Focused Cost Leadership
Providing low-cost products to a specific market segment.
Focused Differentiation
Providing unique products to a specific niche market.
Best-Cost Strategy
A strategy that combines elements of both differentiation and low cost.
Stuck in the Middle
When a firm fails to achieve either cost leadership or differentiation.
Strategic Management Goal
To achieve and sustain competitive advantage.
Strategy vs Operational Effectiveness
Strategy involves choosing a unique position while operational effectiveness focuses on performing similar activities better than rivals.
Competitive Advantage Requirement
A firm must create more economic value than competitors.

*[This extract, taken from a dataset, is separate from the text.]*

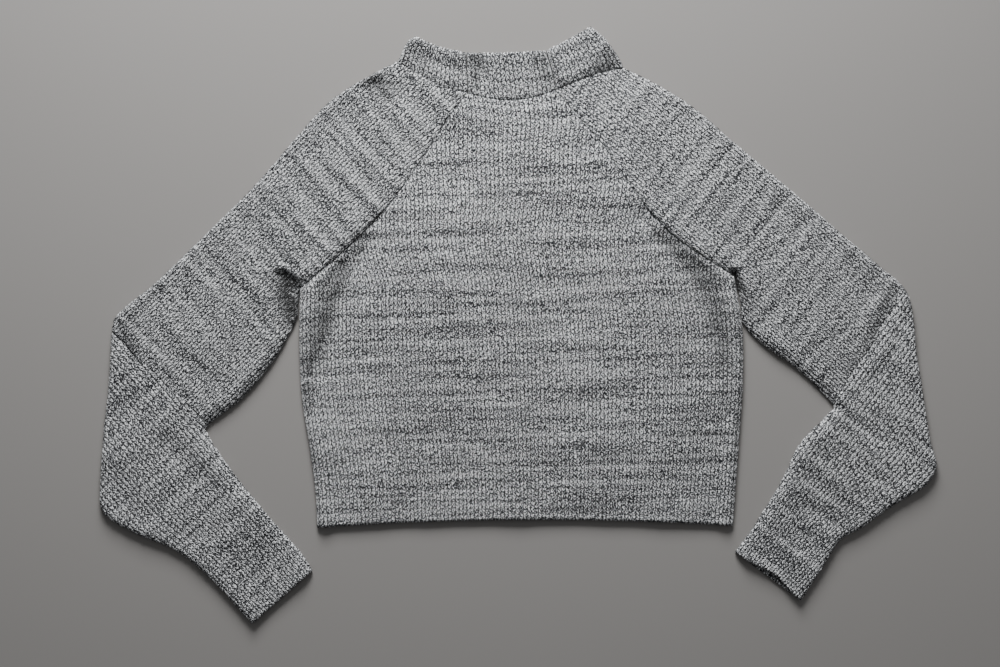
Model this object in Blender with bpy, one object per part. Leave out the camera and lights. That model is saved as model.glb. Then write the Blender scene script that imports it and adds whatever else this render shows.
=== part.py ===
"""Cropped knit sweater with raglan sleeves and a funnel neck, laid flat with its front up.

Four knitted panels lie on each other: the back on the surface, the front on the back, and a sleeve
on either side, folded along its shoulder line with its two long edges meeting at the underarm seam.
The funnel neck is worked in one with the panels, so the four raglan seams run on to its top edge.
Each quarter of it is an object of its own, parted from its panel at the crease where it turns up.

Units are metres, +Z is up, +Y runs from the hem to the neck and left means the side at -X.
The tables are in millimetres; the origin is under the middle of the laid-out sweater.
"""

import bpy
import numpy as np

MM = 0.001

# The cloth and how it lies, in millimetres
CLOTH = 3.0  # thickness of one layer of the knit
LAY = 0.3  # gap between two layers that lie close
SEAM = 0.3  # gap between pieces that are sewn together
CREASE_SHIFT = SEAM / 2 * 1.15  # each side of the neck's base crease moves this far along Y, as it slants
HOLLOW = 3.5  # most room between the layers; a higher fold is cloth bunched together
LAID = 2 * CLOTH + LAY  # height of two layers that lie close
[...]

Economic Value Creation Formula
Value (what customers are willing to pay) minus Cost (cost to produce the product).
Higher Value Strategy
Creating competitive advantage by increasing perceived value to customers.
Lower Cost Strategy
Creating competitive advantage by reducing production costs.
Industry
A group of firms producing similar products or services.
Direct Competitors
Firms operating within the same industry.
Indirect Competitors
Firms offering substitute products from different industries.
Substitutes
Products from different industries that satisfy the same customer need.
General Environment
Broad societal factors affecting multiple industries.
Industry Environment
The competitive forces affecting firms within the same industry.
Example of Industry Rivalry
Competitors lowering prices or increasing advertising to gain customers.
Factors Increasing Rivalry
Slow industry growth, high fixed costs, lack of differentiation, high exit barriers.
Exit Barriers
Obstacles that make it difficult for firms to leave an industry.
Examples of Exit Barriers
Emotional attachment, specialized assets, contractual obligations.